Mean Value Theorem for roots

Question

Show that the equation below has exactly one root:

$$2x+\cos x=0$$

How would I find the root?

Answer 1

If $f(x) = 2x+\cos x$ has two zeros, $a$ and $b$, then we have, by MVT (or Rolle's Theorem)

$$0=\frac{f(b)-f(a)}{b-a} = f'(c)$$

for some $c$ between $a$ and $b$. However, $f'(x) = 2-\sin x$ is always positive, so no such $c$ can exist.

To see that there is at least one root, we just plug in $x=10$ and $x=-10$ and apply IVT.

Answer 2

Suppose $2x+\cos x$ had [at least] two roots. Then the mean value theorem implies that the derivative is zero somewhere between those two roots. However, the derivative is $2-\sin x$, which is strictly positive. So this shows the number of roots is either $0$ or $1$. But this doesn't completely answer the question...

There is a more direct way. Since the derivative is strictly positive, $2x+\cos x$ is strictly increasing. Using the IVT will give you one root.

Answer 3

Let $f(x) = 2x + \cos(x)$. Then $f'(x) = 2 - \sin(x) \gt 0$ for all $x$, since $|\sin(x)| \le 1$. This means it crosses the $x$ axis once and never looks back.

Answer 4

If you derive the function you get:

$$2-\sin x>0\ \forall x \in \mathbb R$$

So the function is strictly increasing. If you take the limit of $2x+\cos x$ to $\pm\infty$ you get $\pm\infty$, hence being the function continuous and strictly increasing it must intersect the $x-axis$ only in a point.

Answer 5

Previous answers and comments explained that the root is unique.

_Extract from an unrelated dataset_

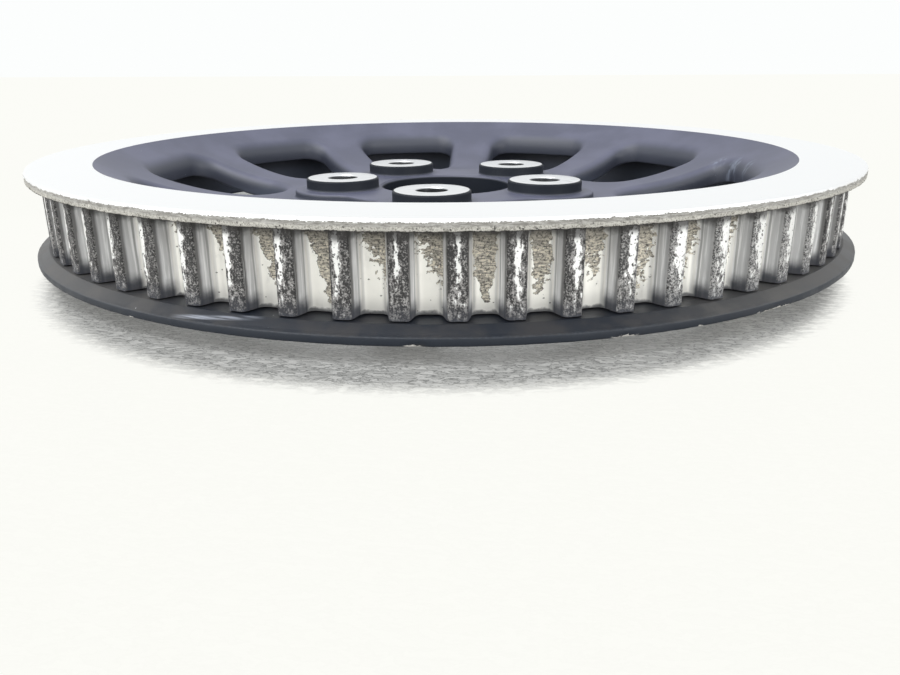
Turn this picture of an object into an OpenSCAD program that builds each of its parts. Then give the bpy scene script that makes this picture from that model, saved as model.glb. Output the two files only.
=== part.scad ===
// Rear drive pulley: a cast and machined belt wheel with a pressed-on inner flange ring.
// Z is the wheel axis and z = 0 is the rear face of the hub, the face that bolts to the road wheel.

/* [Belt teeth] */
// Number of teeth round the rim
tooth_count = 66; // [60:1:72]
// Distance from one tooth to the next along the belt's pitch line
tooth_pitch = 14; // [13:0.5:15]
// Depth of the belt's pitch line below which the tooth crests lie
crest_drop = 1.4; // [1:0.1:2]
// Depth of a groove from the tooth crest to its floor
groove_depth = 5.9; // [4.5:0.1:6.5]
// Width of a tooth crest before its edges are rounded
crest_w = 4.7; // [3.5:0.1:5.5]
// Slope of a tooth flank from the tooth's own centre line
flank_angle = 13; // [8:1:18]
// Radius of the fillet where a flank meets the groove floor
root_fillet = 1.8; // [1:0.1:2]
// Radius of the rounding along each edge of a crest
crest_round = 0.8; // [0.4:0.1:1.2]

/* [Rim] */
// Width of the belt track between the two flanges
track_w = 21.8; // [20:0.2:30]
// Thickness of the outer flange at its edge
flange_t = 3.1; // [1.8:0.1:4]
// How far the outer flange stands out past the tooth crests
flange_reach = 4.4; // [3:0.05:9]
// Slope of the outer flange's belt side
flange_slope = 10; // [4:1:15]
// Radial width of the rim from the groove floor to the inner edge of the machined face
rim_w = 10.5; // [8:0.5:14]
// Radial thickness of the rim below the web
rim_wall = 8; // [6:0.5:9]
// Bevel round the edge of the outer flange
flange_bevel = 0.8; // [0.2:0.1:1.2]

/* [Inner flange ring] */
// How far the ring stands out past the tooth crests
ring_reach = 4.5; // [3.5:0.05:8]
// Thickness of the ring where it seats on the rim
ring_t = 4.45; // [3.5:0.05:6]
// Drop of the ring's belt side from the crests to its outer edge
ring_fall = 2; // [0.5:0.05:2.4]
// Bevel round the ring's outer edge
ring_bevel = 0.6; // [0.2:0.1:0.8]
// Radial clearance between the ring's bore and the rim's spigot
ring_fit = 0.05; // [0.02:0.01:0.1]
// Depth of the spigot below the groove floor
spigot_step = 2.7; // [2:0.1:4]
// Gap between the feet of the teeth and the ring
foot_gap = 0.4; // [0.2:0.1:0.8]
// Radial width of the shoulder that the ring seats against
shoulder_w = 1.5; // [1:0.1:2]

/* [Web and windows] */
// Height of the hub's end of the web above the rear face
web_top = 17.3; // [15:0.1:19]
// Thickness of the web
web_t = 8; // [6:0.5:10]
// Radius at which the web starts to rise towards the rim
dish_r = 66; // [62:1:72]
// Number of windows through the web
window_count = 10; // [8:1:10]
// Radius of the hub end of a window
window_in_r = 69; // [67:0.5:74]
// Rounding at the hub end of a window
window_end_r = 17; // [12:0.5:17]
// Distance from a window's rim end to the inner edge of the machined face
window_margin = 13.25; // [10:0.25:18]
// Rounding of a window's corners at the rim
window_corner_r = 7.5; // [5:0.5:9]
// Width of a spoke at its rim end
spoke_w = 22; // [18:0.5:26]

/* [Hub] */
// Radius of the centre bore
bore_r = 25.4; // [22:0.1:28]
// Outer radius of the hub at the rear face
hub_r = 62; // [56:0.5:64]
// Height of the hub's plateau above the rear face
plateau_z = 20.3; // [19:0.1:22]
// Radius of the plateau between the bolt bosses
plateau_r = 46; // [42:0.5:50]
// Radius of the plateau's lobe round each bolt boss
lobe_r = 18.5; // [16:0.5:20]
// Radius of the hollow fillet between a lobe and the plateau
lobe_fillet = 8; // [4:0.5:12]
// Bevel at both ends of the centre bore
bore_bevel = 1; // [0.5:0.1:2]

/* [Bolt bosses] */
// Number of bolt holes
bolt_count = 5; // [4:1:5]
// Diameter of the bolt circle
bolt_circle = 82.55; // [80:0.05:90]
// Radius of a bolt hole
bolt_r = 5.65; // [4:0.05:6.5]
// Radius of a boss
boss_r = 14; // [12:0.1:15]
// Height of the boss tops above the rear face
boss_z = 24.4; // [23:0.1:26]
// Bevel round a boss's top edge
boss_bevel = 0.6; // [0.3:0.1:1]
// Bevel at both ends of a bolt hole
bolt_bevel = 0.5; // [0.3:0.1:1]

/* [Heights] */
// Height of the ring's underside above the rear face
ring_z = 4.8; // [2:0.1:8]

/* [Hidden] */
// A cut runs this far past the face that it opens
cut_past = 1;
// Steps along the arc at a tooth's root
root_steps = 4;
// Steps along the rounding of a crest's edge
crest_steps = 3;
// Steps along the round end of a lobe, and along each arc between two lobes
lobe_steps = 20;
plateau_steps = 6;
// Turn of the first bolt hole
front = -90;

tip_r = tooth_count * tooth_pitch / (2 * PI) - crest_drop;
floor_r = tip_r - groove_depth;
flange_r = tip_r + flange_reach;
face_in_r = floor_r - rim_w;
rim_in_r = floor_r - rim_wall;
rim_mid_r = floor_r - rim_wall / 2;
window_out_r = face_in_r - window_margin;

seat_z = ring_z + ring_t;
flange_under_z = seat_z + track_w + (flange_r - tip_r) * tan(flange_slope);
top_z = flange_under_z + flange_t;
teeth_z = seat_z + foot_gap;

spigot_r = floor_r - spigot_step;
shoulder_r = spigot_r + shoulder_w;
flange_root_z = flange_under_z - (flange_r - shoulder_r) * tan(flange_slope);
ring_in_r = spigot_r + ring_fit;
ring_r = tip_r + ring_reach;
ring_flat_r = tip_r + ring_bevel;
ring_edge_z = seat_z - ring_fall;

// The web's top face is one arc that leaves the hub level and meets the machined face
dish_run = face_in_r - dish_r;
dish_rise = top_z - web_top;
dish_arc = (dish_run * dish_run + dish_rise * dish_rise) / (2 * dish_rise);
web_under = web_top - web_t;

bolt_circle_r = bolt_circle / 2;
blank_in_r = bore_r - 2 * cut_past;
window_step = 360 / window_count;

function polar(rad, turn) = [rad * cos(turn), rad * sin(turn)];
function flip(p) = [p[0], -p[1]];
function spin(p, turn) = [p[0] * cos(turn) - p[1] * sin(turn), p[0] * sin(turn) + p[1] * cos(turn)];
// Points along an arc, both ends included
function arc(centre, rad, from, to, steps) =
    [for (i = [0 : steps]) centre + polar(rad, from + (to - from) * i / steps)];

// Turn of the centre of a circle that touches a tooth's flank, at the distance rad from the wheel's
// axis; off is the circle's radius, negative for a circle inside the tooth
function flank_side(rad, off) =
    asin((off + tip_r * sin(flank_angle) + crest_w / 2 * cos(flank_angle)) / rad) - flank_angle;
root_turn = flank_side(floor_r + root_fillet, root_fillet);
crest_turn = flank_side(tip_r - crest_round, -crest_round);

// Upper half of one tooth that points along +X, from the groove floor to the middle of the crest
root_arc = arc(polar(floor_r + root_fillet, root_turn), root_fillet,
               root_turn + 180, 270 - flank_angle, root_steps);
crest_arc = arc(polar(tip_r - crest_round, crest_turn), crest_round,
                90 - flank_angle, crest_turn, crest_steps);
half_tooth = concat(root_arc, crest_arc);
other_half = [for (i = [1 : len(half_tooth)]) flip(half_tooth[len(half_tooth) - i])];
// A groove lies over the bolt hole at the front, so the teeth stand half a step to either side of it
tooth_turns = [for (i = [0 : tooth_count - 1]) front - (i + 0.5) * 360 / tooth_count];

// The toothed belt track, from the feet of the teeth up into the outer flange
module belt_track() {
    translate([0, 0, teeth_z])
        linear_extrude(height = flange_under_z - teeth_z)
            polygon([for (turn = tooth_turns, p = concat(half_tooth, other_half)) spin(p, turn)]);
}

// Half section of everything that is turned about the wheel's axis, before the bore, the dish and
// the hollow behind the web are cut
module blank_section() {
    polygon([
        [blank_in_r, 0],
        [hub_r, 0],
        [hub_r, ring_z],
        [spigot_r - flange_bevel, ring_z],
        [spigot_r, ring_z + flange_bevel],
        [spigot_r, seat_z],
        [shoulder_r, seat_z],
        [shoulder_r, flange_root_z],
        [flange_r, flange_under_z],
        [flange_r, top_z - flange_bevel],
        [flange_r - flange_bevel, top_z],
        [dish_r, top_z],
        [dish_r, web_top],
        [blank_in_r, web_top]
    ]);
}

// What the dish takes from the section on the outer side
module dish_cut() {
    intersection() {
        translate([dish_r, web_top + dish_arc])
            circle(r = dish_arc, $fn = 720);
        translate([dish_r - cut_past, 0])
            square([face_in_r - dish_r + 2 * cut_past, top_z + cut_past]);
    }
}

// What the hollow behind the web takes from the section
module back_cut() {
    difference() {
        polygon([
            [hub_r, ring_z - cut_past],
            [rim_in_r, ring_z - cut_past],
            [rim_in_r, top_z],
            [dish_r, top_z],
            [dish_r, web_under],
            [hub_r, web_under]
        ]);
        translate([dish_r, web_top + dish_arc])
            circle(r = dish_arc + web_t, $fn = 720);
    }
}

module turned_body() {
    rotate_extrude($fn = 360)
        difference() {
            blank_section();
            dish_cut();
            back_cut();
        }
}

// One window's outline, pointing along +X: round at the hub, cornered at the rim
module window_outline() {
    in_c = [window_in_r + window_end_r, 0];
    corner_rad = window_out_r - window_corner_r;
    corner_turn = window_step / 2 - asin((spoke_w / 2 + window_corner_r) / corner_rad);
    corner_c = polar(corner_rad, corner_turn);
    span = corner_c - in_c;
    lean = atan2(span[1], span[0]) + acos((window_end_r - window_corner_r) / norm(span));
    side_in = in_c + polar(window_end_r, lean);
    side_out = corner_c + polar(window_corner_r, lean);
    past = polar(window_out_r + window_corner_r, corner_turn);
    intersection() {
        circle(r = window_out_r, $fn = 360);
        union() {
            translate(in_c)
                circle(r = window_end_r, $fn = 96);
            for (side = [0, 1])
                mirror([0, side])
                    translate(corner_c)
                        circle(r = window_corner_r, $fn = 64);
            polygon([flip(side_in), flip(side_out), flip(corner_c), flip(past),
                     past, corner_c, side_out, side_in]);
        }
    }
}

module windows() {
    for (i = [0 : window_count - 1])
        rotate(front + (i + 0.5) * window_step)
            translate([0, 0, -cut_past])
                linear_extrude(height = top_z + 2 * cut_past)
                    window_outline();
}

// Places its children at each bolt hole, the first at the front
module at_bolts() {
    for (i = [0 : bolt_count - 1])
        rotate(front + i * 360 / bolt_count)
            translate([bolt_circle_r, 0, 0])
                children();
}

// The hub's flat plateau, with a lobe round each bolt boss
module plateau() {
    bolt_step = 360 / bolt_count;
    fillet_rad = plateau_r + lobe_fillet;
    fillet_turn = acos((fillet_rad * fillet_rad + bolt_circle_r * bolt_circle_r
                        - pow(lobe_r + lobe_fillet, 2)) / (2 * fillet_rad * bolt_circle_r));
    fillet_c = polar(fillet_rad, fillet_turn);
    lobe_turn = atan2(fillet_c[1], fillet_c[0] - bolt_circle_r);
    one_lobe = concat(
        arc(flip(fillet_c), lobe_fillet, 180 - fillet_turn, 180 - lobe_turn, plateau_steps),
        arc([bolt_circle_r, 0], lobe_r, -lobe_turn, lobe_turn, lobe_steps),
        arc(fillet_c, lobe_fillet, 180 + lobe_turn, 180 + fillet_turn, plateau_steps),
        arc([0, 0], plateau_r, fillet_turn, bolt_step - fillet_turn, plateau_steps));
    translate([0, 0, web_under])
        linear_extrude(height = plateau_z - web_under)
            polygon([for (i = [0 : bolt_count - 1], p = one_lobe) spin(p, front + i * bolt_step)]);
}

// A bolt boss with a bevelled top edge
module boss() {
    rotate_extrude($fn = 96)
        polygon([
            [0, web_under],
            [boss_r, web_under],
            [boss_r, boss_z - boss_bevel],
            [boss_r - boss_bevel, boss_z],
            [0, boss_z]
        ]);
}

// A hole from the rear face up to top, with a bevel at both ends
module bevelled_hole(rad, top, bevel, sides) {
    rotate_extrude($fn = sides)
        polygon([
            [0, -bevel],
            [rad + 2 * bevel, -bevel],
            [rad, bevel],
            [rad, top - bevel],
            [rad + 2 * bevel, top + bevel],
            [0, top + bevel]
        ]);
}

module pulley() {
    color([0.78, 0.79, 0.80])
        difference() {
            union() {
                turned_body();
                difference() {
                    belt_track();
                    cylinder(r = rim_mid_r, h = top_z, $fn = 360);
                }
                plateau();
                at_bolts() boss();
            }
            bevelled_hole(bore_r, plateau_z, bore_bevel, 180);
            at_bolts() bevelled_hole(bolt_r, boss_z, bolt_bevel, 64);
            windows();
        }
}

module flange_ring() {
    color([0.16, 0.17, 0.20])
        rotate_extrude($fn = 360)
            polygon([
                [ring_in_r, ring_z],
                [ring_r - ring_bevel, ring_z],
                [ring_r, ring_z + ring_bevel],
                [ring_r, ring_edge_z - ring_bevel],
                [ring_r - ring_bevel, ring_edge_z],
                [ring_flat_r, seat_z],
                [ring_in_r, seat_z]
            ]);
}

pulley();
flange_ring();
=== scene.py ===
"""The look of a rear drive pulley: a toothed wheel of machined aluminium, painted spokes and a black ring at its foot.

Sizes are in millimetres and turns in degrees, as on a workshop drawing, and every mesh is made in metres. The wheel's
axis is Z, and the turn of -90 degrees is where the front bolt hole lies.
"""

import logging
import math
from collections.abc import Callable
from dataclasses import dataclass, field
from enum import Enum

import bmesh
import bpy
import numpy as np
from mathutils import Matrix, Vector


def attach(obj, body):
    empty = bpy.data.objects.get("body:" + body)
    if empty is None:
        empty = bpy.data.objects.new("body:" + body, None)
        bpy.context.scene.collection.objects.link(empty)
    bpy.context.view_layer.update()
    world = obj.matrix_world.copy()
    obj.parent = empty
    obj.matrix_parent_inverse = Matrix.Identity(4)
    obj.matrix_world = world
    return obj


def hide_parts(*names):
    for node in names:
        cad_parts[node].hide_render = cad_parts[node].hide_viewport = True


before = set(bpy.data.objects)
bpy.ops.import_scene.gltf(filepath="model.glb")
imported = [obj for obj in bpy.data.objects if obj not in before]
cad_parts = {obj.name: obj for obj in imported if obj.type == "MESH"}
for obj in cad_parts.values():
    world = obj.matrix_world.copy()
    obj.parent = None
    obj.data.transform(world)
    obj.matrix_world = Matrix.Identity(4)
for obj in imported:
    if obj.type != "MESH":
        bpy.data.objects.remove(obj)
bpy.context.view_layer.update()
METRE = 0.001
ORIGIN = (0.0, 0.0, 0.0)
LOG = logging.getLogger("rear_drive_pulley")

Socket = bpy.types.NodeSocket
Triple = tuple[float, float, float]
Colour = Triple


def polar(radius: np.ndarray | float, turn: np.ndarray | float) -> np.ndarray:
    """Points on the plane from radii and turns in degrees."""
    angle = np.radians(turn)
    return np.stack([radius * np.cos(angle), radius * np.sin(angle)], -1)


def sweep(start: float, end: float, steps: int) -> np.ndarray:
    """Evenly spaced values from start to end, both ends included."""
    return np.linspace(start, end, steps + 1)


def rounding(steps: int) -> list[tuple[float, float]]:
    """Steps along a quarter circle of radius 1, as the distances to its two tangents: from (1, 0) to (0, 1)."""
    return [(1 - math.sin(angle), 1 - math.cos(angle)) for angle in np.radians(sweep(0, 90, steps))]


# Node building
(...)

Now, the question is : what is the zero of $$f(x)=2x+\cos(x)$$ Such equation which mixes polynomila and trigonometric terms do not show analytical solutions and numerical methods should be used. The simplest is probably Newton method which, starting from a guess $x_0$ will update it according to $$x_{n+1}=x_n-\frac{f(x_n)}{f'(x_n)}$$ In the present case, this will write $$x_{n+1}=\frac{x_n \sin (x_n)+\cos (x_n)}{\sin (x_n)-2}$$ Being lazy, let us choose $x_0=0$; then the method will generate the following iterates $$\left( \begin{array}{cc} n & x_n \\ 0 & 0 \\ 1 & -0.50000000000000000000 \\ 2 & -0.45062669307724304657 \\ 3 & -0.45018364757777474250 \\ 4 & -0.45018361129487381641 \\ 5 & -0.45018361129487357304 \end{array} \right)$$